What a diverse group of articles! I really felt that this week the articles we read all gave very different perspectives of ideas about both the Old Economy and the New Economy. While I cannot say that I agree with all of them, they were interesting reads nonetheless.
Starting with Byron Katie’s, “The World Doesn’t Need to be Saved,” I can understand where he is coming from, and yet struggle to get there myself. He essentially discusses taking your own thoughts captive and questioning them – particularly questioning fears you have. In the end, he insists you will find nothing to fear after all. I suppose the point of his article would be to give readers a bit of relief. It doesn’t take long after someone begins studying the environmental and economic crises that there is a huge amount of despair and hopelessness. It is true that we have gotten ourselves into a large conundrum, and there isn’t a simple answer. While I don’t think you can sit back and do nothing because the world doesn’t need saving, I think I can come away from this article encouraged to take a breath and tell myself it’s not all my responsibility to fix the environment.

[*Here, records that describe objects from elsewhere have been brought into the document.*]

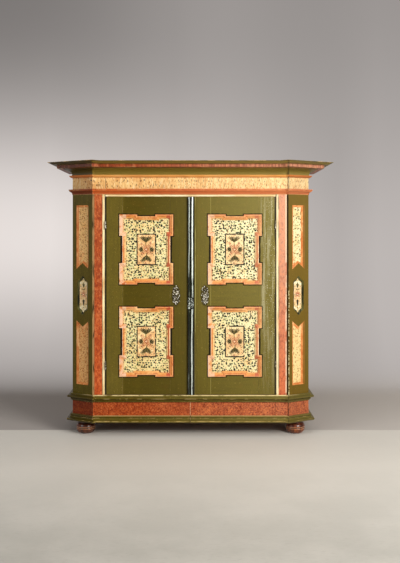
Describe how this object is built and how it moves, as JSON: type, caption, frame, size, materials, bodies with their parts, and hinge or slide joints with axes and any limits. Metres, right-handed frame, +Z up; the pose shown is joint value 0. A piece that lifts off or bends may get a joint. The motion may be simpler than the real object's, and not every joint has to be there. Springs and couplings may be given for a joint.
{
  "type": "painted two-door cupboard",
  "caption": "Painted pine cupboard with two panelled doors, canted front corners, a wide moulded cornice and turned bun feet.",
  "frame": {"origin": "on the floor under the centre of the overall box", "axes": "+X to the right seen from the front, +Y to the back, +Z up; the doors face -Y"},
  "size_m": [1.952, 0.7246, 1.868],
  "materials": {
    "green_paint": "aged olive-green oil paint with brush marks and rubbed edges",
    "red_paint": "marbled orange-red paint",
    "cream_paint": "cream paint flecked with black and green",
    "orange_paint": "orange paint, worn on the edges",
    "black_gloss": "glossy black-green lacquer",
    "foot_varnish": "dark red-brown varnish",
    "raw_pine": "bare aged pine",
    "iron": "bright worn iron"
  },
  "bodies": {
    "root": {"back_panel": "raw_pine", "base_moulding_left": "green_paint", "base_moulding_right": "green_paint", "bottom_board": "raw_pine", "corner_post_left": "green_paint", "corner_post_right": "green_paint", "cornice_cove": "green_paint", "cornice_crown": "green_paint", "foot_back_left": "foot_varnish", "foot_back_right": "foot_varnish", "foot_front_left": "foot_varnish", "foot_front_right": "foot_varnish", "frieze": "cream_paint", "front_stile_left": "red_paint", "front_stile_right": "red_paint", "head_rail": "cream_paint", "hinge_frame_leaf_left_lower": "iron", "hinge_frame_leaf_left_upper": "iron", "hinge_frame_leaf_right_lower": "iron", "hinge_frame_leaf_right_upper": "iron", "neck_moulding": "red_paint", "plinth_left": "red_paint", "plinth_right": "red_paint", "shelf_1": "raw_pine", "shelf_2": "raw_pine", "shelf_3": "raw_pine", "side_panel_left": "green_paint", "side_panel_right": "green_paint", "top_board": "raw_pine", "waist_moulding": "green_paint"},
    "door_left": {"door_bolt_plate": "iron", "door_left_hinge_leaf_lower": "iron", "door_left_hinge_leaf_upper": "iron", "door_left_key_plate": "iron", "door_left_moulding_lower": "orange_paint", "door_left_moulding_upper": "orange_paint", "door_left_panel_lower": "cream_paint", "door_left_panel_upper": "cream_paint", "door_left_rail_bottom": "green_paint", "door_left_rail_middle": "green_paint", "door_left_rail_top": "green_paint", "door_left_stile_hinge": "green_paint", "door_left_stile_meeting": "green_paint"},
    "door_right": {"door_right_cover_strip": "black_gloss", "door_right_hinge_leaf_lower": "iron", "door_right_hinge_leaf_upper": "iron", "door_right_key_plate": "iron", "door_right_moulding_lower": "orange_paint", "door_right_moulding_upper": "orange_paint", "door_right_panel_lower": "cream_paint", "door_right_panel_upper": "cream_paint", "door_right_rail_bottom": "green_paint", "door_right_rail_middle": "green_paint", "door_right_rail_top": "green_paint", "door_right_stile_hinge": "green_paint", "door_right_stile_meeting": "green_paint", "lock_case": "iron"},
    "lock_bolt": {"lock_bolt": "iron"},
    "door_bolt": {"door_bolt": "iron"}
  },
  "joints": [
    {"name": "door_left_hinge", "type": "hinge", "parent": "root", "child": "door_left", "pos_m": [-0.5815, -0.16375, 0.96], "axis": [0, 0, -1], "range_deg": [0, 110]},
    {"name": "door_right_hinge", "type": "hinge", "parent": "root", "child": "door_right", "pos_m": [0.5815, -0.16375, 0.96], "axis": [0, 0, 1], "range_deg": [0, 110]},
    {"name": "lock_bolt_slide", "type": "slide", "parent": "door_right", "child": "lock_bolt", "axis": [-1, 0, 0], "range_m": [0, 0.024]},
    {"name": "door_bolt_slide", "type": "slide", "parent": "door_left", "child": "door_bolt", "axis": [0, 0, 1], "range_m": [0, 0.025]}
  ]
}
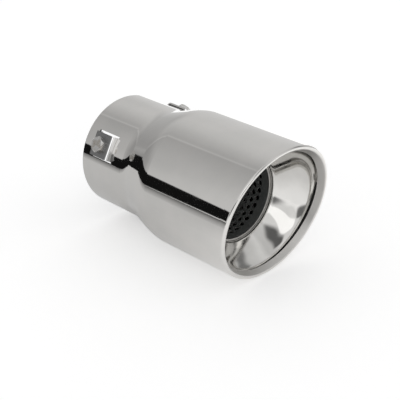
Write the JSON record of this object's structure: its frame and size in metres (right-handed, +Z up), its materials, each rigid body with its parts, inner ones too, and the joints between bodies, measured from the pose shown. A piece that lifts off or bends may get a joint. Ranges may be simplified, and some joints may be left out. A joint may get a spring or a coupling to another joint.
{
  "type": "exhaust tip",
  "caption": "Polished round exhaust tip: a collar clamped on a tailpipe by bolts, a flare to a wider body, and a slanted rolled outlet with a funnel and perforated liner.",
  "frame": {"origin": "centre of the collar's open inlet end, on the tip's axis", "axes": "+Y along the axis out of the inlet, towards the car; the outlet faces -Y; +Z up, on the side where the slanted outlet reaches furthest; +X completes the right-handed set"},
  "size_m": [0.076, 0.1261, 0.0763],
  "materials": {
    "polished_steel": "mirror polished stainless steel",
    "funnel_steel": "polished stainless steel",
    "black_steel": "black coated steel",
    "plain_steel": "unpolished stainless steel",
    "bolt_steel": "satin stainless steel"
  },
  "bodies": {
    "root": {"outer_shell": "polished_steel", "outlet_cone": "funnel_steel", "perforated_liner": "black_steel", "liner_ring": "plain_steel", "clamp_bolt_1": "bolt_steel", "clamp_bolt_2": "bolt_steel", "clamp_bolt_3": "bolt_steel", "clamp_nut_1": "plain_steel", "clamp_nut_2": "plain_steel", "clamp_nut_3": "plain_steel"}
  },
  "joints": []
}
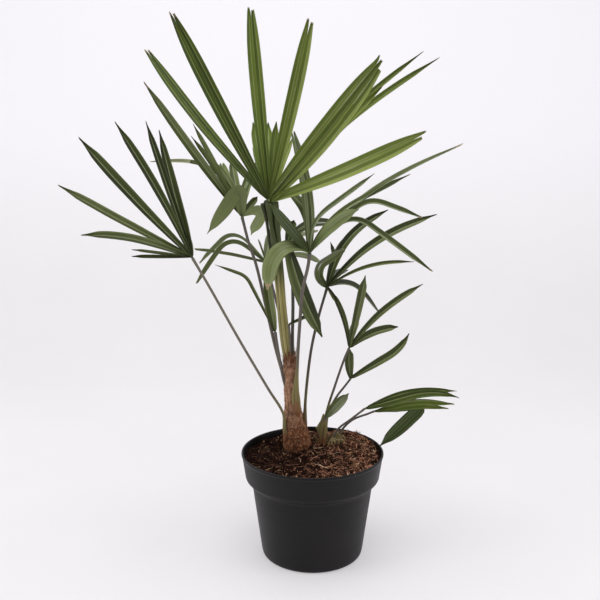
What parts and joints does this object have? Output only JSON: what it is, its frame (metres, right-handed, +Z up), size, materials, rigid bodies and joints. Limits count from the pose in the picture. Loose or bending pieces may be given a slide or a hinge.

David Suzuki’s article, “Measuring Progress with GDP is a Grave Mistake,” takes me back to the beginning of the crisis we are now in. In his article, he recognizes that something isn’t quite right. The way we measure success is actually an atrocity, causing us to only consider economics, and not social, spiritual, or any other aspect of wellbeing. There is not room for health, beauty, fixing things, and so forth, as they do not contribute to growth, and therefore do not increase GDP. In other words, Suzuki tells us that GDP has become our preoccupation, and any concern about “other aspects of life are seen as impediments.” While people, both from everyday as well as economists and social scientists, are looking for new ways to measure how well we are doing, there is a dire need to stop measuring progress with GDP and recognize there is more to holistic well being than economic security – if you can ever say that GDP indicates any kind of security to begin with.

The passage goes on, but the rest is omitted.